Before I know it, we’re a quarter mile from our berth, with twin Suzuki 350 engines growling at the stern. Rock ‘n’ roll is blasting out of the speakers and at 30 knots, we’re catching air over the rollers. Above the din of crashing waves and music, the cry of Captain America can just be heard imploring, “Hold onto your hats! We only turn back for hats with heads in them!” Needless to say, I and the other 20 guests heeded her warning. 

As we push Northward, rounding Keāhole point, the historic Kona Coast comes alive. A shrouded Mauna Kea begins to peek around the rainy shoulders of Hualālai and the green, carved slopes of Kohala mountain race toward our bow. On our distant port side, the summit of Haleakalā on the neighboring island of Maui, appears to float above the horizon on a platter of cloud. Under the shade of the raft's large canvas roof, I’m taken aback by the beauty of Hawai’i. I am surprised by the power of rediscovery that this water bound approach has had on me, for the island I was raised on.

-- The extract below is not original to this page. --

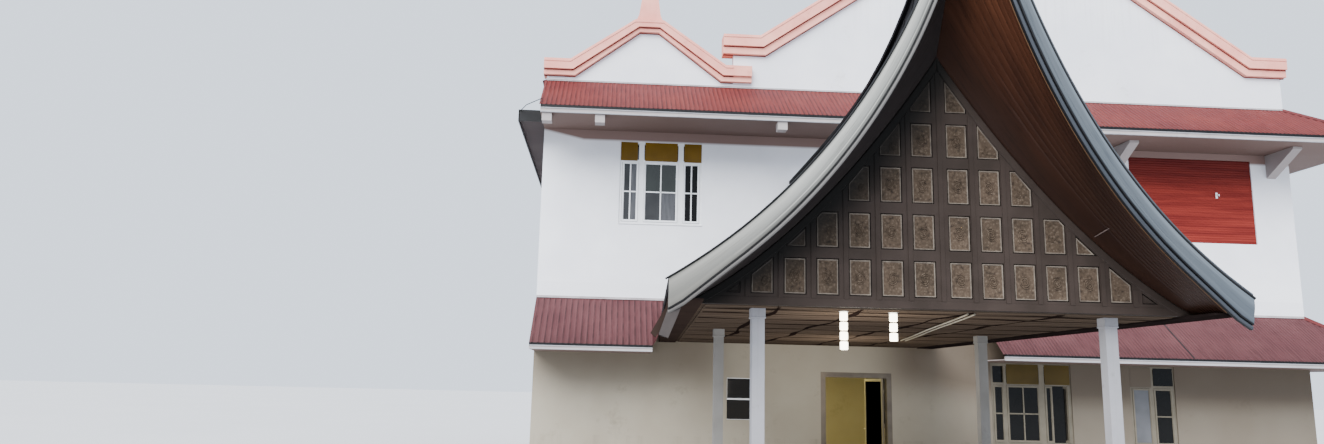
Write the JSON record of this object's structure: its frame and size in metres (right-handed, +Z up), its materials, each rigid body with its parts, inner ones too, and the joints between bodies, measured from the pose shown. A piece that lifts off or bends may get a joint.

The Kona Explorer cuts through the surf, tracing each contour and cove of the West Coast from Koloko Point to Kiholo bay. Along the way, we’re greeted by a large pod of Hawaiian spinner dolphins, a solitary sea turtle and to our surprise and delight, sunny weather. While the muted emerald ocean transforms to turquoise in the sunlight, the captain and crew take their time along the route, sharing their knowledge of the island and the wildlife we encounter. 

We also chance upon a renegade birthday balloon, bobbing where it shouldn’t be, that is hastily fished out by one of Body Glove’s finest. The boat erupts in triumphant applause as the honu choking hazard is pulled up by the net. The crew of the super raft exude mālama pono – they take pride in stewarding the ocean, being mindful of their impact on the environment, and they don't hesitate to take action during a tour.

Catching up with Captain Erika at the first snorkel location, I ask her what keeps the Kona Explorer a unique experience for repeat customers and locals alike. She explains, “I’ll look over weather conditions and determine what’s the best for the day. For me as captain, it’s not doing the same thing on repeat. I really enjoy just getting to go and explore and doing something different every day. Giving our passengers something unique each time.”

Over the course of the next 2 hours, adventure ensues. Front flips and backflips are hucked from all sides of the boat. At each dive site we visit, snorkels encircle the raft like a shoal of neon fish and lunch and drinks are being served deck side. And what super raft adventure would be complete without Captain Erika doing doughnuts and stunt driving all the way back to Kailua Bay to the tune of Electric Light Orchestra’s, Mr. Blue Sky?